He hits on the major verses used in Christian proof-texting. In my example here I am looking at Isaiah 9:6. The traditional translation is this:

"...his name will be called
Wonderful, Counselor, Mighty God,
Everlasting Father, Prince of Peace."

I wish to look at the 'Mighty God' claim.

Kogan's translation is this:

"...his name will be called
'A wonderful counselor is the Mighty God,
The Everlasting Father.' [He will be a] peaceful prince."

Kogan notes that the name (and it is a name, not a statement of ontology) "does not imply divinity, but rather indicates that the appearance of this child-king is a sign that God has not and will not abandon the Davidic line no matter the failings of [Hezekiah] (and the abomination of his son Manassah)" (42). Placed in its context, there is no declaration of the Messiah being divine.

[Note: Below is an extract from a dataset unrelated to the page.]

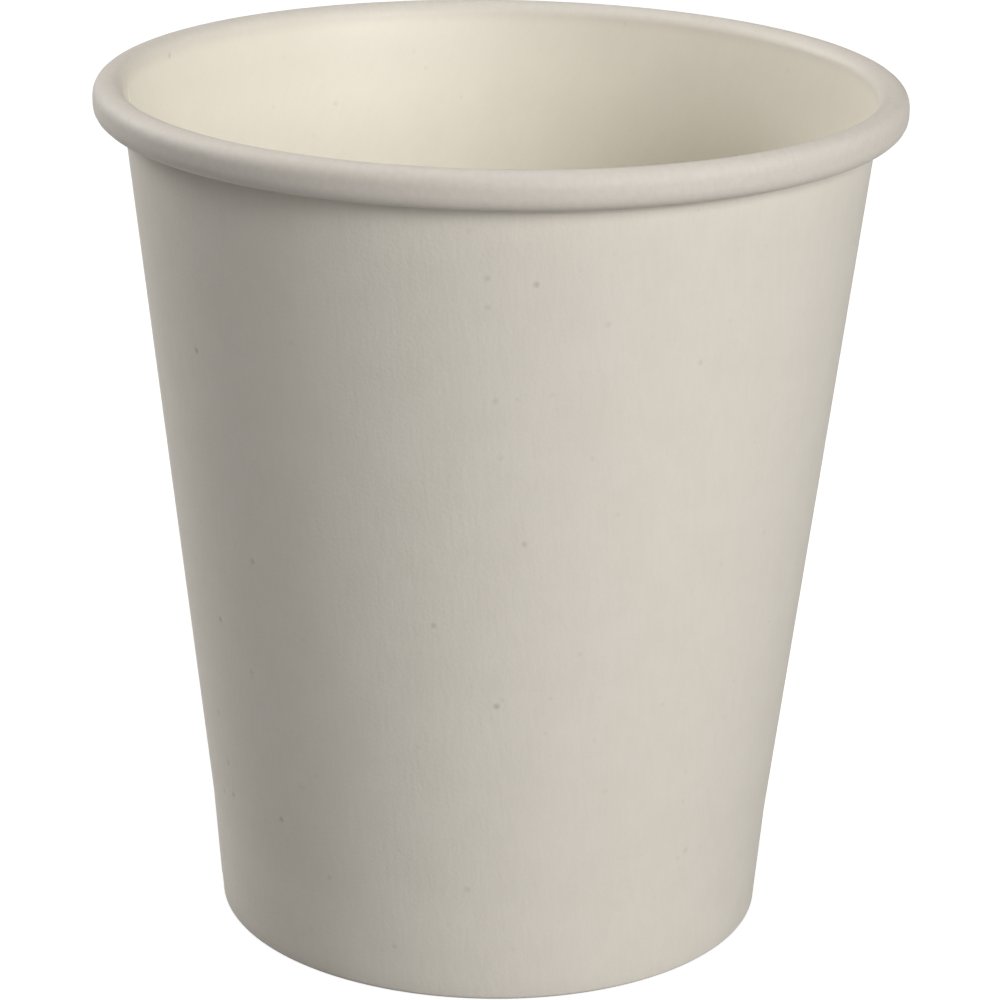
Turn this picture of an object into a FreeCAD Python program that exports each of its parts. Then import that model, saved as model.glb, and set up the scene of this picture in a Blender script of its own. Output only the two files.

El is a component of many names, yet these names are not seen as statement of ontology. Here are a few examples:

Daniel – Judged by God or Judgement of God
Ezekiel – God will Strengthen
Ishmael, Ishamael – Heard by God, Named by God, or God Hearkens
Israel – Struggles with God
Joel – Jah is God
Samuel – Name/Heard of God

Not one of these figures was seen to be divine, let alone God. So when Jesus is called, for example, Emmanuel, it is a name not a statement of his nature. 'God with us' does not mean that it is Jesus that is God but that it is in Jesus that God is with us.

Let's break this down a bit further. 'Mighty God' translates the Hebrew gibbor el, el being 'God' and gibbor being 'mighty'.

El is the word most often translated as 'God' in the Hebrew Bible. But this is not the God specific to Israel. This is not YHWH. This is not the LORD. It is the root of the word elohim, the word most often associated with the word 'God', though the word elohim is used of men and of angels (see, for example, Psalm 82:6, which Jesus quotes in John 10:34).

The Hebrew for this passage is Pele-joez-el-gibbor-Abi-ad-sar-shalom. Yet in many passages in the Hebrew Bible, the word el (or elohim) means mighty or powerful and is not a stand alone address for God. For example in Psalm 50:1, mighty God is actually el elohim, el meaning mighty and elohim meaning God.

Pslam 82:1:

"God (elohim) standeth in the congregation of the mighty (el); he judgeth among the gods (elohim)."

Is this an acknowledgment of others gods? Is this a throwback to former times when YHWH was competing amongst a pantheon of gods? It's interesting to me that the word el here is translated as mighty and gives room to believe that other 'gods' might also be among the el in the sense of 'mighty'.

But in Ezekiel 31:11 it is Nebuchadnezzer who is called el, the mighty one. In Ezekiel 32:21 we see both el and gibbor in the same sentence:

"The strong (el) among the mighty (gibbor) shall speak to him out of the midst of hell with them that help him..." (KJV)

This speaks not of God but of men.

Gibbor el is frequently translated as 'Mighty God' in various other places in the Hebrew Bible (Isaiah 10:21, Jeremiah 32:18, etc.)

In essence, it comes down to more than tossing out one verse in a particular translation. It comes down to context, both of the passage and of the use of the terms in the greater context of the various places throughout the Hebrew Scriptures which, of course, also means keeping the books in the context of the times in which the passages were written or written about. In other words, there is no one 'messianic pattern' to these texts used as proof. If we study the development of the idea of an individual Messiah rather than a dynastic king back to its Zoroastrian roots up through the Second Temple period we find an amazing diversity in the concept and realize that there is simply no one understanding of the idea of the Messiah.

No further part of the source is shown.